Who cares? The vast majority of Stellar's currency XLM is owned by the founders just like Ripple, and their efforts to distribute this currency to the public are entirely disingenuous. For example, their 2017 airdrop purported to distribute up to 16% of the initial XLM to Bitcoin holders, while less than 10% of that amount was actually claimed (as to be expected when you make people jump through hoops to claim something of dubious value).

The crypto space has an near-infinite supply of new coins and new whitepapers to trap the naturally curious into a hopeless cycle.


Did you read the post? It’s not about the cryptocurrency, or even the network. It’s about abstract ideas for distributed consensus, which are applicable beyond any cryptocurrency. It’s probably interesting even if you’re not interested in Stellar!


While temiri is right, I'd like to continue the discussion that you've started by mentioning that their last airdrop, done in collaboration with blockchain.com, was also a fiasco. A lot of people didn't even bother claiming anymore, and many of those who tried (including me and a buddy that lives in the same building), weren't able to claim because the process was littered with bugs. Hopefully, a serious non-profit foundation will take over (fork) the open source Stellar tech, create a good and fair initial distribution mechanism, and then restart the cryptocurrency. It would probably need the help of governments or big corporations like Facebook/Google in order to insure a fair initial distribution.


I encountered one of those bugs and was able to get 'my' coins after maybe 3 back and forths with a human support person. It wasn't too hard for what could be a free $500.


Good discussion on an old thread between D.Mazieres (protocol author), Greg Maxwell and Vitalik https://news.ycombinator.com/item?id=9342348


The one thing I am curious about is the idea of reputation establishment. Has there been any attempt to reduce impact of a sybil attack by introducing reputation metrics?

What if for example with SCP quorum slices form only between nodes of agreeable reputation where reputation could either be transaction confirmation history or transaction participation history or some combination of both.

I would argue,if some form f reputation metric was in play,a simple 51% majority (for unfederated) would not mean much,especially if each node gets to unilaterally decide reputation metrics it finds agreeable which will make it hard for a sybil attacker to know how many nodes of what reputation it needa to control to succeed.where a failed sybil attack could reduce or eliminate reputation of the nodes it used.

The whole idea is so simple I feel a bit cluelees even asking about it,but does anyone know if similar consensus systems have been explored?


The thing is that reputation isn't formed in a vacuum.

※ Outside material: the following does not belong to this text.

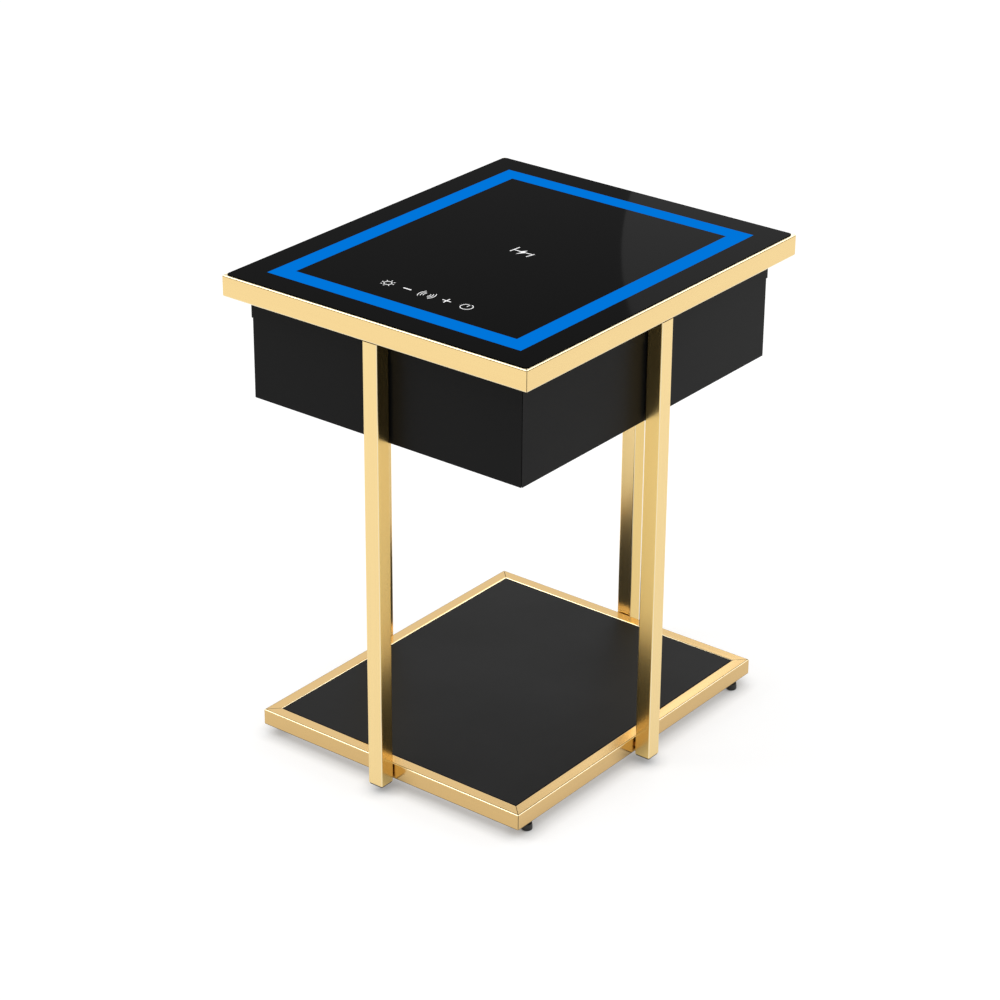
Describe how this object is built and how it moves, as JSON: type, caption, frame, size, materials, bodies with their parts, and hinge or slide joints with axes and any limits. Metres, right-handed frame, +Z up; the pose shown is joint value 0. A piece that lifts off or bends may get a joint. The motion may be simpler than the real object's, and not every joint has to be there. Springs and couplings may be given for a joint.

E.g., in the case of Stellar's blockchain, you have companies issuing assets like digital dollars or carbon credits or shares in commercial real estate ventures. The tokens have value because people trust their counterparties. Even in the case of XLM, Stellar's "native" cryptocurrency, ultimately people believe it has value because they can trade it for other assets on Stellar's built-in DEX or sell it for fiat currency or other crypto at exchanges. It doesn't matter how many Sybil nodes an attacker creates, if I place Kraken and Coinbase in my quorum slice, I will remain in sync with their validators and know that I can subsequently choose to deposit all of my tokens on those exchanges for trading.


I'm reading Charlie Stross's (cstross here) "Neptune's Brood" at the moment, which envisions an interstellar society constrained by physics (i.e. no FTL)... I can imagine the SCP would play a role in such a society perhaps!

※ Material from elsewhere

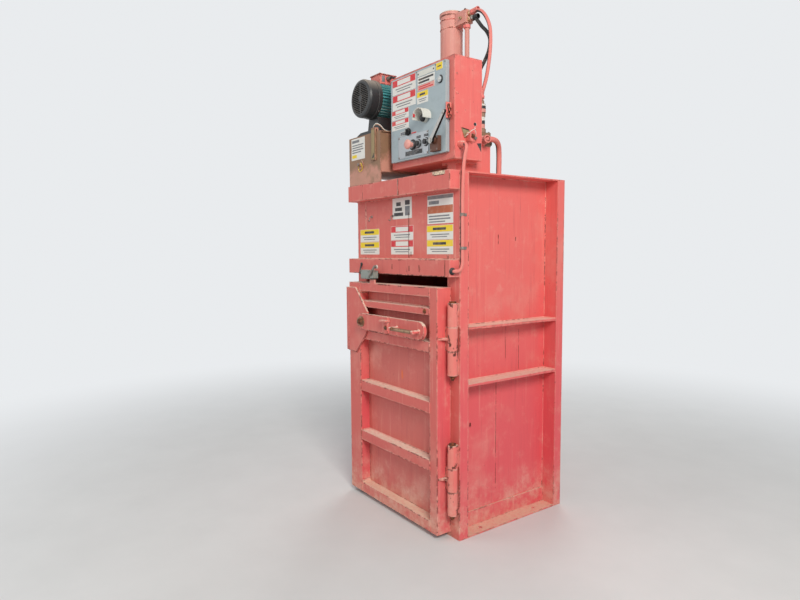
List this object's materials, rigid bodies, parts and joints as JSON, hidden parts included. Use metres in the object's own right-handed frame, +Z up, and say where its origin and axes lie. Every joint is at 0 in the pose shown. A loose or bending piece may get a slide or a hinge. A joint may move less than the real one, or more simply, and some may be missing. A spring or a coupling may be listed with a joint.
{
  "type": "vertical baler",
  "caption": "Vertical press for waste: a tall welded cabinet with a ribbed side-hinged chamber door and lever latch; ram, oil tank, motor and control box on top",
  "frame": {"origin": "on the floor, in the middle of the four floor bolts", "axes": "+Z up, -Y the front with the chamber door, +X to the right as seen from the front"},
  "size_m": [0.9564, 0.927, 2.78],
  "materials": {
    "body_paint": "faded coral paint on welded plate, dusty, with rust at the edges",
    "body_side_paint": "the same paint, less faded on the side panels",
    "chamber_paint": "scuffed paint inside the press chamber",
    "grey_paint": "pale grey enamel on the control door",
    "tank_paint": "dusty, oily tan paint",
    "motor_paint": "teal enamel on the finned motor",
    "black_paint": "black enamel, dusty",
    "bare_steel": "turned steel, dull, rusty at the hinge pins",
    "polished_rod": "hard chrome on the piston rod",
    "plated_plate": "satin button plate",
    "brown_plastic": "brown switch housing",
    "faded_plastic": "sun-faded red push button",
    "black_plastic": "black push buttons and contact blocks",
    "white_plastic": "pale hood over the pilot light",
    "hose_black": "black hydraulic hose",
    "hose_pink": "hose and conduit painted over with the body"
  },
  "bodies": {
    "frame": {"front_posts": "body_paint", "rear_posts": "body_side_paint", "side_panel_left": "body_side_paint", "side_panel_right": "body_side_paint", "back_panel": "body_side_paint", "body_ribs": "body_side_paint", "upper_beam": "body_paint", "lower_beam": "body_paint", "header_panel": "body_paint", "deck_plate": "body_side_paint", "base_angles": "body_side_paint", "chamber_floor": "chamber_paint", "floor_frame": "body_paint", "latch_keeper": "body_paint", "frame_knuckles": "body_paint", "hinge_pins": "bare_steel", "cylinder_barrel": "body_paint", "cylinder_flange": "body_paint", "rod_gland": "bare_steel", "port_block": "body_paint", "oil_tank": "tank_paint", "filler_cap": "bare_steel", "motor_body": "motor_paint", "fan_cowl": "black_paint", "terminal_box": "body_paint", "motor_base": "black_paint", "pump": "tank_paint", "box_posts": "body_side_paint", "control_box": "body_side_paint", "inner_plate": "bare_steel", "valve_stack": "tank_paint", "cap_hoses": "hose_black", "rod_hose": "hose_pink", "power_hoses": "hose_black", "conduit": "hose_pink", "limit_switch": "tank_paint"},
    "ram": {"ram_rod": "polished_rod", "platen": "chamber_paint", "platen_bars": "chamber_paint"},
    "door": {"door_stiles": "body_paint", "door_rails": "body_paint", "door_panel": "body_paint", "door_ribs": "body_paint", "door_knuckles": "body_paint", "latch_plate": "body_paint"},
    "latch": {"latch_arm": "body_paint", "latch_shaft": "bare_steel"},
    "box_door": {"control_door": "grey_paint", "button_plate": "plated_plate", "indicator_hood": "white_plastic", "disconnect_base": "brown_plastic", "contact_blocks": "black_plastic"},
    "disconnect": {"disconnect_lever": "bare_steel"},
    "estop": {"estop_button": "faded_plastic"},
    "start": {"start_button": "black_plastic"},
    "return": {"return_button": "black_plastic"},
    "selector": {"selector_knob": "black_plastic"},
    "lock": {"key_lock": "bare_steel"},
    "fan": {"motor_fan": "black_paint"},
    "switch_lever": {"switch_arm": "bare_steel"}
  },
  "joints": [
    {"name": "door_swing", "type": "hinge", "parent": "frame", "child": "door", "pos_m": [0.443, -0.407, 0.65], "axis": [0, 0, 1], "range_deg": [0, 170]},
    {"name": "latch_lift", "type": "hinge", "parent": "door", "child": "latch", "pos_m": [-0.25, -0.488, 1.05], "axis": [0, -1, 0], "range_deg": [0, 50]},
    {"name": "platen_press", "type": "slide", "parent": "frame", "child": "ram", "axis": [0, 0, -1], "range_m": [0, 0.87]},
    {"name": "control_door_swing", "type": "hinge", "parent": "frame", "child": "box_door", "pos_m": [-0.081, -0.386, 2.14], "axis": [0, 0, -1], "range_deg": [0, 100]},
    {"name": "disconnect_throw", "type": "hinge", "parent": "box_door", "child": "disconnect", "pos_m": [0.32, -0.44, 1.985], "axis": [0, 1, 0], "range_deg": [0, 90]},
    {"name": "estop_push", "type": "slide", "parent": "box_door", "child": "estop", "axis": [0, 1, 0], "range_m": [0, 0.006], "stiffness_N_per_m": 900},
    {"name": "start_push", "type": "slide", "parent": "box_door", "child": "start", "axis": [0, 1, 0], "range_m": [0, 0.005], "stiffness_N_per_m": 300},
    {"name": "return_push", "type": "slide", "parent": "box_door", "child": "return", "axis": [0, 1, 0], "range_m": [0, 0.005], "stiffness_N_per_m": 300},
    {"name": "selector_turn", "type": "hinge", "parent": "box_door", "child": "selector", "pos_m": [0.082, -0.41, 2.065], "axis": [0, 1, 0], "range_deg": [-45, 45]},
    {"name": "key_lock_turn", "type": "hinge", "parent": "box_door", "child": "lock", "pos_m": [0.344, -0.405, 2.276], "axis": [0, 1, 0], "range_deg": [0, 90]},
    {"name": "fan_spin", "type": "hinge", "parent": "frame", "child": "fan", "pos_m": [-0.283, -0.42, 2.305], "axis": [0, 1, 0], "continuous": true},
    {"name": "limit_switch_swing", "type": "hinge", "parent": "frame", "child": "switch_lever", "pos_m": [-0.164, -0.49, 1.319], "axis": [0, 1, 0], "range_deg": [-20, 20], "stiffness_Nm_per_rad": 0.4}
  ]
}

I don't think it'll spoil anything to say Stross actually invented his own digital currency protocol for that book, taking advantage of the speed of light limit.

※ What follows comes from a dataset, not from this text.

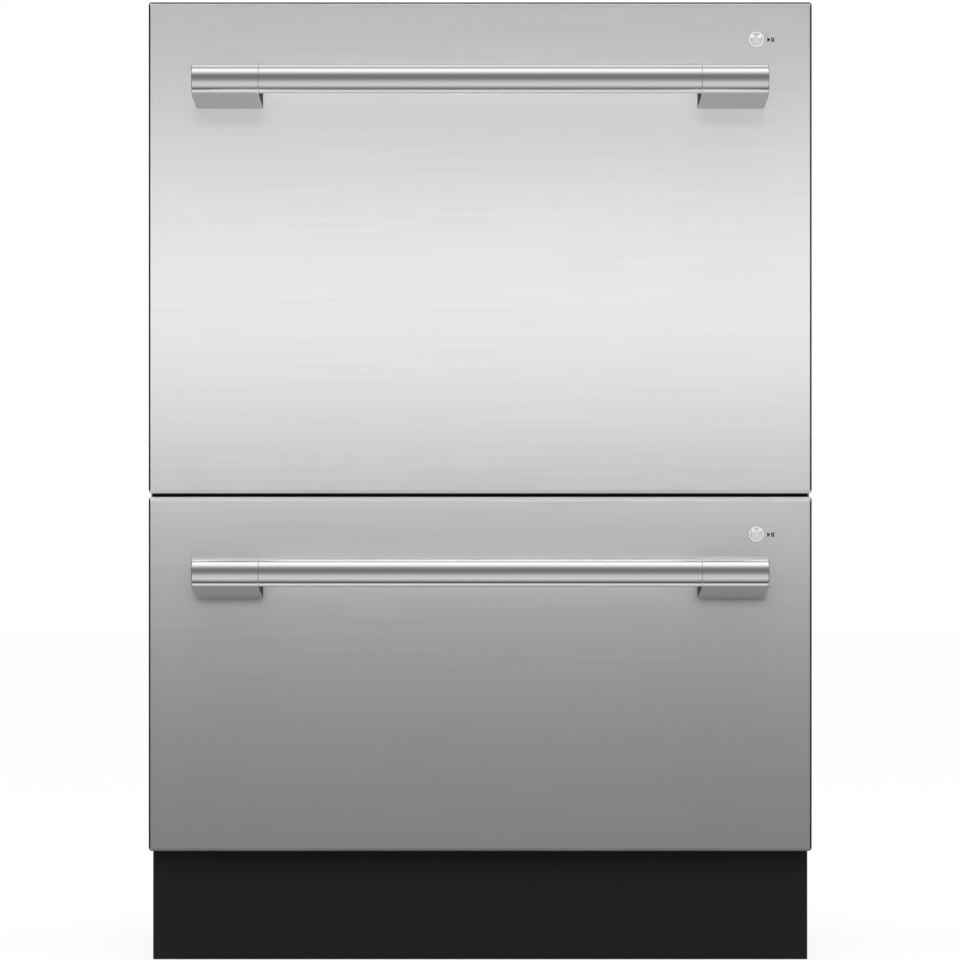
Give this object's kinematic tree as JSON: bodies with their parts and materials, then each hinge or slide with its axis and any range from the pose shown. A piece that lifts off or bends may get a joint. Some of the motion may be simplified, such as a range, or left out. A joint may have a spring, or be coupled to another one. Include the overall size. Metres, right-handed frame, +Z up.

Nope, it absolutely could not, because it requires multiple round trips through the entire network to reach a result, which is completely unworkable to do anything useful with exactly in Stross' scenario.

Basically the whole point of Neptune's Brood is that in this scenario, only the most rudimentary consensus protocols are practical at all, and for security you have no choice but to rely entirely on the fact that subverting a node is prohibitively expensive.